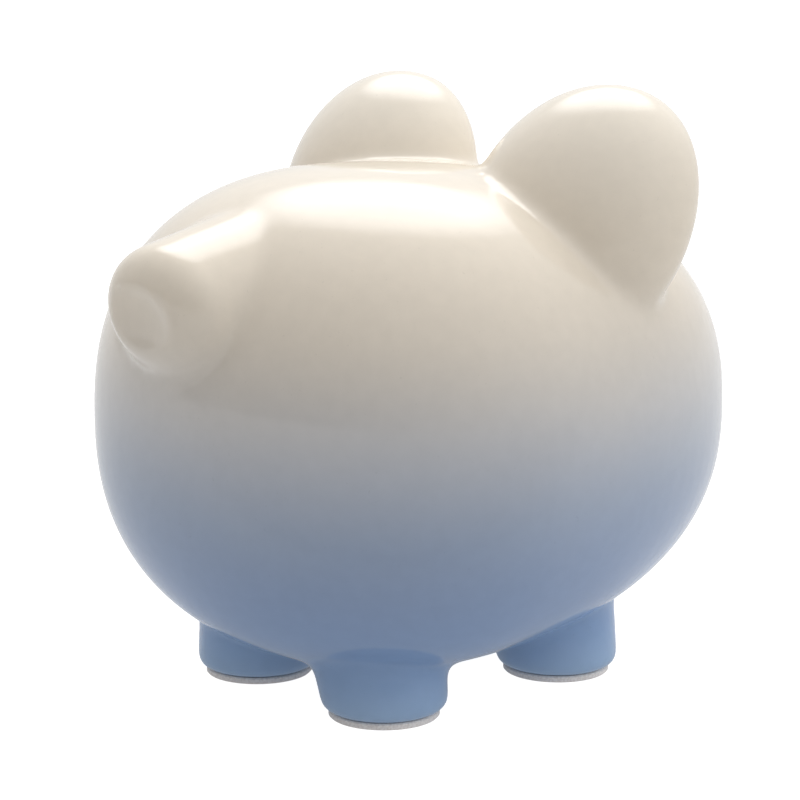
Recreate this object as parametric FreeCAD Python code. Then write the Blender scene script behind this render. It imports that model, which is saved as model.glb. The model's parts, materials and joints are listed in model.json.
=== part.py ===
"""A round glazed-ceramic pig money bank.

The pig faces -Y, its left side is +X and +Z is up. All sizes are in millimetres.
The origin lies on the surface that the bank stands on, under the middle of its box.

A hollow egg-shaped shell is cast first. The snout, the two ears, the tail and the four
feet are cast or pressed apart and luted onto it with slip before firing. The snout, ears
and feet are hollow too, and each breathes into the shell through a small vent. After
firing, a felt pad is stuck under each foot and a soft stopper closes the hole in the belly.
"""

import FreeCAD, Part

import math
import os

# ---- Shell. Its centre is the middle of its widest section.
shell_width = 181.0
shell_front = 77.5  # centre to the foremost point
shell_rump = 125.5  # centre to the rearmost point
shell_crown = 77.0  # centre up to the top
shell_belly = 72.5  # centre down to the underside
fullness = 2.36  # exponent of the outlines: 2 is an ellipse, more is squarer
wall = 4.5
belly_gap = 9.6  # floor to the lowest point of the shell

# ---- Snout
snout_stand = 5.8  # foremost point of the shell to the middle of the snout's face
snout_height = 38.5  # shell centre up to the middle of the face
snout_tilt = -8.0  # degrees that the face looks up
snout_half_width = 23.5
snout_half_height = 18.5
snout_flare = 4.0  # growth of the half height from the face to the root
snout_reach = 50.0  # face to the root, inside the shell
snout_edge = 11.0  # rounding of the face's edge
nostril_radius = 4.4
nostril_depth = 2.2
nostril_spacing = 13.0

# ---- Ears
ear_half_width = 38.5
ear_half_height = 44.0
ear_front_depth = 30.0  # rim to the front of the plump side
ear_back_depth = 18.0  # rim to the flatter back
ear_side = 44.5  # shell centre to the middle of the ear, along X
ear_drop = 18.0  # shell's crown down to the middle of the ear
ear_back = 46.5  # shell centre to the middle of the ear, along Y
ear_yaw = 4.0  # degrees that the ear faces outward
ear_lean = 22.5  # degrees that the ear leans back
ear_splay = 20.0  # degrees that the ear tips outward

# ---- Tail
tail_radius = 3.6  # of the rolled clay
tail_outer_bend = 9.5
tail_inner_bend = 5.5
tail_outer_turn = 240.0  # degrees
tail_inner_turn = 180.0
tail_turn = 82.0  # degrees from the crown round the back to the middle of the curl
tail_bedding = 1.6  # depth that the curl sinks into the rump

# ---- Feet and pads
foot_radius = 18.8
foot_flare = 1.5  # growth of the radius from the sole to the root
foot_edge = 3.0
foot_side = 30.0  # shell centre to a foot's axis, along X
foot_front = 18.7  # shell centre to the front feet, along Y
foot_rear = 52.3  # shell centre to the rear feet, along Y
vent_radius = 2.5
pad_inset = 2.3  # foot's side to the pad's rim
pad_thickness = 2.0
pad_edge = 0.4

# ---- Coin slot
slot_length = 40.0
slot_width = 5.0
slot_turn = 42.0  # degrees from the crown round the back to the middle of the slot

# ---- Stopper
hole_radius = 16.0
hole_back = 14.5  # shell centre to the hole's axis, along Y
seat_depth = 1.6  # flat that the flange rests on, above the lowest point of the shell
seat_margin = 0.6  # flat past the flange's rim
flange_land = 3.2  # flange past the hole's edge
flange_thickness = 2.2
flange_edge = 0.6
plug_clearance = 0.08
plug_reach = 8.0  # plug past the inner face of the wall
plug_wall = 3.0
plug_lead = 1.5  # chamfer at the plug's inner end
rib_depth = 0.7  # grooves between the plug's grip ribs
rib_width = 1.6
tab_width = 13.0
tab_thickness = 2.6
tab_height = 3.0
tab_edge = 0.9

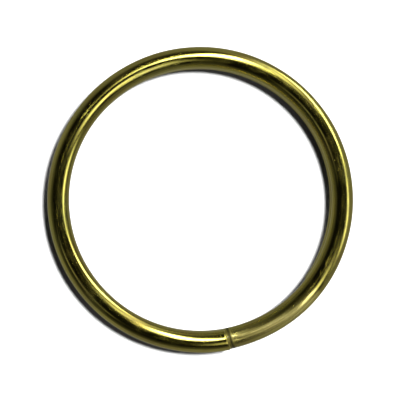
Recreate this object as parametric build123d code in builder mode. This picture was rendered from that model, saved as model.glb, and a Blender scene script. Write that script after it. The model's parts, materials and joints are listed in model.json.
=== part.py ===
from build123d import *
import math
import os

# Split key ring: one round brass-finished wire, wound twice round and pressed flat.
#
# The ring lies flat with its axis along +Z.  The wire climbs anticlockwise seen from above:
# lower free end, lower coil, crossover, upper coil, upper free end.  It is a single wire;
# the stretches below meet at plain cross-sections, which is where the wire twists when
# the ring is prised open.

# ---------------------------------------------------------------- driving dimensions (mm, degrees)
OUTSIDE_DIAMETER = 32.0
WIRE_DIAMETER = 2.25
COIL_GAP = 0.05  # what the spring leaves open between the two pressed coils
UPPER_END_ANGLE = 281.0  # where the top coil stops, anticlockwise from +X
CROSSOVER_SPAN = 42.0  # arc over which the wire climbs from the lower coil to the upper
STRETCHES_PER_COIL = 6
END_CUT_SKEW = 8.0  # the shears leave each end this far off a square cut
END_CUT_LEAN = 4.0  # and leaning back this much from upright
END_ROUNDING = 0.14  # tumbled edge of a cut end

# ---------------------------------------------------------------- worked out from them
WIRE_RADIUS = WIRE_DIAMETER / 2
COIL_RADIUS = OUTSIDE_DIAMETER / 2 - WIRE_RADIUS
LEVEL = (WIRE_DIAMETER + COIL_GAP) / 2  # height of each coil's wire centre above or below the middle
COIL_SPAN = 360.0 - CROSSOVER_SPAN
STRETCH_SPAN = COIL_SPAN / STRETCHES_PER_COIL
COIL_START = UPPER_END_ANGLE + CROSSOVER_SPAN  # both coils set off from here, anticlockwise
CUT_ALLOWANCE = 2.0  # extra arc given to an end before it is sheared to length
CLIMB_DEGREE = 5  # a quintic curve has just enough freedom to match both coils


def outward(angle):
    """Direction from the ring's axis to the wire at this angle."""
    return Vector(math.cos(math.radians(angle)), math.sin(math.radians(angle)), 0)


def along(angle):
    """Direction in which the wire runs at this angle, anticlockwise."""
    return Vector(-math.sin(math.radians(angle)), math.cos(math.radians(angle)), 0)


def cross_section(angle):
    """Plane through the ring's axis that cuts the wire square at this angle."""
    return Plane(origin=(0, 0, 0), x_dir=outward(angle), z_dir=along(angle) * -1)


def cut_plane(angle, level, facing):
    """Plane of a sheared end; its normal points out of the wire, `facing` +1 or -1 along it."""
    centre = outward(angle) * COIL_RADIUS + Vector(0, 0, level)
    skew = math.tan(math.radians(END_CUT_SKEW))
    lean = math.tan(math.radians(END_CUT_LEAN))
    normal = along(angle) * facing - outward(angle) * skew + Vector(0, 0, facing * lean)
    return Plane(origin=centre, z_dir=normal)


def climbing_controls():
    """Control points of the climb, which leaves each coil level and curved just as the coil is."""
    turn = math.radians(CROSSOVER_SPAN)
    reach = COIL_RADIUS * turn / CLIMB_DEGREE
    dip = COIL_RADIUS * turn**2 / (CLIMB_DEGREE * (CLIMB_DEGREE - 1))
    controls = []
    for angle, height, forward in ((UPPER_END_ANGLE, -LEVEL, 1), (COIL_START, LEVEL, -1)):
        end = outward(angle) * COIL_RADIUS + Vector(0, 0, height)
        step = along(angle) * reach * forward
        bend = outward(angle) * dip
        controls += [end, end + step, end + step * 2 - bend][::forward]
    return controls


def coil_stretch(start, span, level):
    """One stretch of a coil: an arc of the round wire lying level."""
    with BuildPart() as stretch:
        with BuildSketch(cross_section(start)):
            with Locations((COIL_RADIUS, level)):
                Circle(WIRE_RADIUS)
        revolve(axis=Axis.Z, revolution_arc=span)
    return stretch


def end_stretch(start, span, level, end_angle, facing):
    """The last stretch of a coil, sheared to length and tumbled smooth at the rim."""
    first = start if facing > 0 else start - CUT_ALLOWANCE
    shears = cut_plane(end_angle, level, facing)
    with BuildPart() as stretch:
        with BuildSketch(cross_section(first)):
            with Locations((COIL_RADIUS, level)):
                Circle(WIRE_RADIUS)
        revolve(axis=Axis.Z, revolution_arc=span + CUT_ALLOWANCE)
        split(bisect_by=shears, keep=Keep.BOTTOM)
        cut_face = stretch.faces().sort_by_distance(shears.origin)[0]
        fillet(cut_face.edges(), radius=END_ROUNDING)
    return stretch


def finish(node, name):
    """Name a finished stretch and write it out."""
    node.part.label = name
    export_step(node.part, f"parts/{name}.step")


os.makedirs("parts", exist_ok=True)

# ---------------------------------------------------------------- lower coil, from its free end
lower_end = end_stretch(COIL_START, STRETCH_SPAN, -LEVEL, COIL_START, -1)
finish(lower_end, "lower_free_end")

for number in range(2, STRETCHES_PER_COIL + 1):
    start = COIL_START + (number - 1) * STRETCH_SPAN
    finish(coil_stretch(start, STRETCH_SPAN, -LEVEL), f"lower_coil_{number}")

# ---------------------------------------------------------------- crossover, climbing one wire
with BuildPart() as crossover:
    with BuildLine() as climbing_line:
        Bezier(*climbing_controls())
    with BuildSketch(cross_section(UPPER_END_ANGLE)):
        with Locations((COIL_RADIUS, -LEVEL)):
            Circle(WIRE_RADIUS)
    sweep(path=climbing_line.line)
finish(crossover, "crossover")

# ---------------------------------------------------------------- upper coil, to its free end
for number in range(1, STRETCHES_PER_COIL):
    start = COIL_START + (number - 1) * STRETCH_SPAN
    finish(coil_stretch(start, STRETCH_SPAN, LEVEL), f"upper_coil_{number}")

last_start = COIL_START + COIL_SPAN - STRETCH_SPAN
upper_end = end_stretch(last_start, STRETCH_SPAN, LEVEL, UPPER_END_ANGLE, 1)
finish(upper_end, "upper_free_end")
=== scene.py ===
import json
import math

import bpy
import numpy as np
from mathutils import Matrix, Vector


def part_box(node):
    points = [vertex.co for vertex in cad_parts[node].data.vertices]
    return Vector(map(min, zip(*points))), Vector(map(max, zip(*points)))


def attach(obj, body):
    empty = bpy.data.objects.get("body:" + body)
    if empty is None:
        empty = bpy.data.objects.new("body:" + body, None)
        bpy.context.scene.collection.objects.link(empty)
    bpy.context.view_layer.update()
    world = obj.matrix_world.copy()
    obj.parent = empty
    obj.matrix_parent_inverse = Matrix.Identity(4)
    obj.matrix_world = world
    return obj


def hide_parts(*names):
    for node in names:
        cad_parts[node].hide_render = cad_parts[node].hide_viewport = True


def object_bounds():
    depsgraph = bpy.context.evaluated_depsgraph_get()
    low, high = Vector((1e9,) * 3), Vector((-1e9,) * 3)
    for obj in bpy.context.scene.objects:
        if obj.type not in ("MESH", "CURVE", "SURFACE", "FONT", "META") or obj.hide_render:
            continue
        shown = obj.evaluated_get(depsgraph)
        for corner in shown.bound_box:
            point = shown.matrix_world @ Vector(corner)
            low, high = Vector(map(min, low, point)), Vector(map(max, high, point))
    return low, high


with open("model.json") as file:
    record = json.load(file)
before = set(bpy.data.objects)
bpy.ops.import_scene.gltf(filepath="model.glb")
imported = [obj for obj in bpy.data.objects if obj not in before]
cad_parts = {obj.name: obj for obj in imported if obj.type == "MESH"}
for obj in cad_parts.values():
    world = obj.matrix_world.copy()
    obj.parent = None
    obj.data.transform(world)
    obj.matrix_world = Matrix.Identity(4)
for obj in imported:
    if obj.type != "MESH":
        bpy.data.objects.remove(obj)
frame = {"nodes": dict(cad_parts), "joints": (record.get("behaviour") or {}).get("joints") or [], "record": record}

CAD_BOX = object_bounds()

# Split key ring: one round wire with an antique-brass finish, wound twice round.
# Lengths on the wire are in millimetres, and MM turns them into Blender's metres.  Angles along the
# wire are in degrees, anticlockwise seen from above, and keep counting up from the lower free end,
# through the crossover, to the upper free end.
MM = 0.001

# ------------------------------------------------------------------ sizes read from the frame
low_corner, high_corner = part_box("upper_coil_3")
WIRE_RADIUS = (high_corner.z - low_corner.z) / 2 / MM
LEVEL = (high_corner.z + low_corner.z) / 2 / MM
JOINTS = {joint["name"]: joint for joint in frame["joints"]}
COIL_RADIUS = math.hypot(*JOINTS["upper_end_opens"]["pos_m"][:2]) / MM
MOUNTS = {mount["name"]: mount for mount in frame["record"]["mounts"]}


def turned_from_x(point):
    """Angle of a point round the ring's axis, in degrees from 0 to 360."""
    return math.degrees(math.atan2(point[1], point[0])) % 360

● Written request
Extract and output the part that opens with the line containing "last_start = COIL_START" and closes with the line containing "obj.data.transform(world)", unchanged, ends included.

● Task output
last_start = COIL_START + COIL_SPAN - STRETCH_SPAN
upper_end = end_stretch(last_start, STRETCH_SPAN, LEVEL, UPPER_END_ANGLE, 1)
finish(upper_end, "upper_free_end")
=== scene.py ===
import json
import math

import bpy
import numpy as np
from mathutils import Matrix, Vector


def part_box(node):
    points = [vertex.co for vertex in cad_parts[node].data.vertices]
    return Vector(map(min, zip(*points))), Vector(map(max, zip(*points)))


def attach(obj, body):
    empty = bpy.data.objects.get("body:" + body)
    if empty is None:
        empty = bpy.data.objects.new("body:" + body, None)
        bpy.context.scene.collection.objects.link(empty)
    bpy.context.view_layer.update()
    world = obj.matrix_world.copy()
    obj.parent = empty
    obj.matrix_parent_inverse = Matrix.Identity(4)
    obj.matrix_world = world
    return obj


def hide_parts(*names):
    for node in names:
        cad_parts[node].hide_render = cad_parts[node].hide_viewport = True


def object_bounds():
    depsgraph = bpy.context.evaluated_depsgraph_get()
    low, high = Vector((1e9,) * 3), Vector((-1e9,) * 3)
    for obj in bpy.context.scene.objects:
        if obj.type not in ("MESH", "CURVE", "SURFACE", "FONT", "META") or obj.hide_render:
            continue
        shown = obj.evaluated_get(depsgraph)
        for corner in shown.bound_box:
            point = shown.matrix_world @ Vector(corner)
            low, high = Vector(map(min, low, point)), Vector(map(max, high, point))
    return low, high


with open("model.json") as file:
    record = json.load(file)
before = set(bpy.data.objects)
bpy.ops.import_scene.gltf(filepath="model.glb")
imported = [obj for obj in bpy.data.objects if obj not in before]
cad_parts = {obj.name: obj for obj in imported if obj.type == "MESH"}
for obj in cad_parts.values():
    world = obj.matrix_world.copy()
    obj.parent = None
    obj.data.transform(world)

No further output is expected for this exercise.